1. Time taken to move along the running side walk $2.50s$.

2. Time taken to move back along the side walk is $10s$.

The term "relative motion" refers to the comparison of the relative accelerations and velocities of two rigid bodies. A man runs along a moving sidewalk from one end to the other and back, hence it covers the same path in both cases. The man and side walk are moving with constant velocity. We are given the time taken by man to cover both distances. We can use the expression of speed and find their respective distances.

Formula:

$v=\frac{d}{t}$

The direction of both man and running sidewalk is in the same direction as a sidewalk, then the total speed is,

$V_m+V_s$.

Where,

$V_m$= speed of man

$V_s$= speed of sidewalk

The direction of both man and sidewalk is in opposite direction, and then the total speed is $V_m-V_s$.

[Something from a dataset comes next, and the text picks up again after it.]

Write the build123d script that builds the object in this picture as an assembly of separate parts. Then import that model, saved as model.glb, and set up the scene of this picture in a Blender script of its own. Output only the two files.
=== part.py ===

The expression of speed is,

$v=\frac{d}{t}$

In both the cases man covers equal distance d, then the expression for$V_m+V_s$is

$V_m+V_s=\frac{d}{t_1}$ …(i)

The expression for $V_m-V_s$is

$V_m-V_s=\frac{d}{t_{.2}}$ …(ii)

From equation (i) and (ii),

$$\begin{gathered} \left(V_m+V_s\right)t_1=\left(V_m-V_s\right)t_2 \\ \left(V_m+V_m\right)2.50s=\left(V_m-V_s\right)10.0s \\ \left(V_m+V_s\right)=4\left(V_m-V_s\right) \\ 3v_m=5v_s \\ \frac{v_m}{v_s}=\frac{5}{3} \\ =1.67 \end{gathered}$$

Therefore, the of man’s running speed to the sidewalk’s speed to be$1.67$